> GIVEN PROBLEM
Everything from the first line of the entries below through the line holding "wasm.setup();" must be printed exactly as written.

↓↓↓

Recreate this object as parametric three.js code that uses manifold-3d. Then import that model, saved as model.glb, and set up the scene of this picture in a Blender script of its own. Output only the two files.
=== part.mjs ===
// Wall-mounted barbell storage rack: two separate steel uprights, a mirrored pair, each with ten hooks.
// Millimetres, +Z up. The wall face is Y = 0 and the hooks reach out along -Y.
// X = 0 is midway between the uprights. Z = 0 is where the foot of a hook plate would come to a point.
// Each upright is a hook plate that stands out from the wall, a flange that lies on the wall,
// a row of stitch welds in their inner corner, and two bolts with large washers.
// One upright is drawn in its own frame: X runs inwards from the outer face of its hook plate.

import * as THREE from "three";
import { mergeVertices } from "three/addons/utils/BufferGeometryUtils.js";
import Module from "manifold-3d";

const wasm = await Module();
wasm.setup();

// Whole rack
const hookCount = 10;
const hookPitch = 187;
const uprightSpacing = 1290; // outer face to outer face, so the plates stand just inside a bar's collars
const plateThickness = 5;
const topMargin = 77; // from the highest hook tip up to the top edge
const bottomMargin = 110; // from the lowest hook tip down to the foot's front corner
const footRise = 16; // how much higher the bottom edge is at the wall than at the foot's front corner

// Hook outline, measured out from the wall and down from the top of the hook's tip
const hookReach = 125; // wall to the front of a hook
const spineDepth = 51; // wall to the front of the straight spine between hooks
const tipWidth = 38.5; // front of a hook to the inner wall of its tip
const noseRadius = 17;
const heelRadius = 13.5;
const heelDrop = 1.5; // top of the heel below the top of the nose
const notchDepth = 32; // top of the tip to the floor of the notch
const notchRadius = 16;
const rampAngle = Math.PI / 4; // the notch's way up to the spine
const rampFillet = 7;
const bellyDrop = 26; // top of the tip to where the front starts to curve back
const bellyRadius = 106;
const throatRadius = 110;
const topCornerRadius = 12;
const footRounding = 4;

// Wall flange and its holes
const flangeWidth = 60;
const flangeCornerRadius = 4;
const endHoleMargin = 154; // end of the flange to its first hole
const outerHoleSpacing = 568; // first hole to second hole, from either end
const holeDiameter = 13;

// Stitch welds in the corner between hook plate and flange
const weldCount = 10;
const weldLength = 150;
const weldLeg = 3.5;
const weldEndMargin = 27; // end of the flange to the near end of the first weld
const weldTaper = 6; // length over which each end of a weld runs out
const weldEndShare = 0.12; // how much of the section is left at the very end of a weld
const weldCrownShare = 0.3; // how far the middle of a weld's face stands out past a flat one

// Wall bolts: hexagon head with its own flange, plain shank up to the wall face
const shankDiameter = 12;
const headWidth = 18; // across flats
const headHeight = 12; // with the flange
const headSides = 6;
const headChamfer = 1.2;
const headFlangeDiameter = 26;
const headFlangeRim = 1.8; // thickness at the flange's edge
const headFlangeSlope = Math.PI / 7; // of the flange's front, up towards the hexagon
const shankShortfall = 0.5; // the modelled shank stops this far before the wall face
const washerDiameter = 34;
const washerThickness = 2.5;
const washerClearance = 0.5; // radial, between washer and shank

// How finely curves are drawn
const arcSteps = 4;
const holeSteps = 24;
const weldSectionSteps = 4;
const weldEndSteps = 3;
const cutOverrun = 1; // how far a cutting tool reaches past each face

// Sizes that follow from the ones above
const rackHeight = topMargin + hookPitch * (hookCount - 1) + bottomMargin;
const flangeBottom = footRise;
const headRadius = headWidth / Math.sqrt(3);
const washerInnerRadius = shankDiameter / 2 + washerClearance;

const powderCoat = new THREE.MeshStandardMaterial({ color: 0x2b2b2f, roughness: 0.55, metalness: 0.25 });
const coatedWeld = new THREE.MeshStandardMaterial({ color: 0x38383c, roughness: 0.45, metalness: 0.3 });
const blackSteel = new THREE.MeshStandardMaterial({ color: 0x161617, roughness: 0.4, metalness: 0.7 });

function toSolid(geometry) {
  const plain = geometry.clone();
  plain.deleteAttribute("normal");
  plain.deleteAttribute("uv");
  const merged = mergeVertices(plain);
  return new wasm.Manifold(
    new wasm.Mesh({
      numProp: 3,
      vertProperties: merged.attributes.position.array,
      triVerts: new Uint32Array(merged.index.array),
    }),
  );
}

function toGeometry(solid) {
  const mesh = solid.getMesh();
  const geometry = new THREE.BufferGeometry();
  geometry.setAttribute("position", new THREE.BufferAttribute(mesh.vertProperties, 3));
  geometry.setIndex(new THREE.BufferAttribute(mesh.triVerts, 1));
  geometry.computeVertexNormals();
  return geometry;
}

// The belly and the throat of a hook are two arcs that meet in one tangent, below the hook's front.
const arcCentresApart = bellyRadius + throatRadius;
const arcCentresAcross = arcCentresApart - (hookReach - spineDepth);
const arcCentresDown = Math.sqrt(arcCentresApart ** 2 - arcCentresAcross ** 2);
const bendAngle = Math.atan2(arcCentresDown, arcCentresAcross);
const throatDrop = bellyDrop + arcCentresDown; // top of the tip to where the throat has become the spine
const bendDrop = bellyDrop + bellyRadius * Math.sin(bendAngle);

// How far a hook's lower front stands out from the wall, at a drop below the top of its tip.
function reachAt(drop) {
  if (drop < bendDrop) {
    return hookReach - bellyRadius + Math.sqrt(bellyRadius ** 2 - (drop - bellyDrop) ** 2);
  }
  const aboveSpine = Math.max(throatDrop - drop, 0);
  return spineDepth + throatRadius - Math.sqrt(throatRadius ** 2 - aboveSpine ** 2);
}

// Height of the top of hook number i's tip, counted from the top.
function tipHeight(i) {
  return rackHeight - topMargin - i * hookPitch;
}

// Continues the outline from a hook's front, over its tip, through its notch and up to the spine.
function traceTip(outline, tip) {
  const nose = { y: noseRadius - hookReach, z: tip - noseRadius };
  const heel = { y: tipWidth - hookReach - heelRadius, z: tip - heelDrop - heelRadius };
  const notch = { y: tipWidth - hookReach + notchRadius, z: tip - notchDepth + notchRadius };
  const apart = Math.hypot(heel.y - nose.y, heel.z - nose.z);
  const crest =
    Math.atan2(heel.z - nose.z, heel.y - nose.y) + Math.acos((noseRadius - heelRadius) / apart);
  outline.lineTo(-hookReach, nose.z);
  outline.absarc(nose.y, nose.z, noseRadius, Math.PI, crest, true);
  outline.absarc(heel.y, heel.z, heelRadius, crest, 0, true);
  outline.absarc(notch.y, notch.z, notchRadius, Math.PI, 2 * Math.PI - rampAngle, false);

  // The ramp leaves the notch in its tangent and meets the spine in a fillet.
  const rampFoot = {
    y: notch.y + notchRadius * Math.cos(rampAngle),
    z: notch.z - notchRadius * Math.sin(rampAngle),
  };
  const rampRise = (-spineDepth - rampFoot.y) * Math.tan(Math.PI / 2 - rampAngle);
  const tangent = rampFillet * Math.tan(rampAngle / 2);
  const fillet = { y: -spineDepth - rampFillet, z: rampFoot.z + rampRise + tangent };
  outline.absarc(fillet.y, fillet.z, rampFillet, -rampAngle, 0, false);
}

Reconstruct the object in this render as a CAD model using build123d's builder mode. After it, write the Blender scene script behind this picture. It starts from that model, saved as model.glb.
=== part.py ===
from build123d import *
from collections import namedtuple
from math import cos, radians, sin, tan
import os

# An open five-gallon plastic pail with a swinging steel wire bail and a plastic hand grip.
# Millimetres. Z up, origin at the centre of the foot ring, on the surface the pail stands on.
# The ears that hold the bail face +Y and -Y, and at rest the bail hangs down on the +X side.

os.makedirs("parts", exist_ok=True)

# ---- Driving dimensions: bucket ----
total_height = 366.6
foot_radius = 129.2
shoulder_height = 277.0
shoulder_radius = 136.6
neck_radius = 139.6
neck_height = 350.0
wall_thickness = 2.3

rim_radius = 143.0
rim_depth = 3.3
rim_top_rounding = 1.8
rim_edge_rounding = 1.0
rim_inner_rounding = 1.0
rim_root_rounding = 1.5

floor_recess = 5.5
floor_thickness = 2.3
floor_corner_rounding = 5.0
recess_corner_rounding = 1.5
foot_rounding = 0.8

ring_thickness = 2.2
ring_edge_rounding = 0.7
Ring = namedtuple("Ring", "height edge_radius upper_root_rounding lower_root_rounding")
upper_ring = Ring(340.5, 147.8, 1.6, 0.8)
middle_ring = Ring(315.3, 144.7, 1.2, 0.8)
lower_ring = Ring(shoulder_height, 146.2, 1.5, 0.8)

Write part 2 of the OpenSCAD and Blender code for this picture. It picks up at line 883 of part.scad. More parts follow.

↑↑↑

> FINISHED TASK
Recreate this object as parametric three.js code that uses manifold-3d. Then import that model, saved as model.glb, and set up the scene of this picture in a Blender script of its own. Output only the two files.
=== part.mjs ===
// Wall-mounted barbell storage rack: two separate steel uprights, a mirrored pair, each with ten hooks.
// Millimetres, +Z up. The wall face is Y = 0 and the hooks reach out along -Y.
// X = 0 is midway between the uprights. Z = 0 is where the foot of a hook plate would come to a point.
// Each upright is a hook plate that stands out from the wall, a flange that lies on the wall,
// a row of stitch welds in their inner corner, and two bolts with large washers.
// One upright is drawn in its own frame: X runs inwards from the outer face of its hook plate.

import * as THREE from "three";
import { mergeVertices } from "three/addons/utils/BufferGeometryUtils.js";
import Module from "manifold-3d";

const wasm = await Module();
wasm.setup();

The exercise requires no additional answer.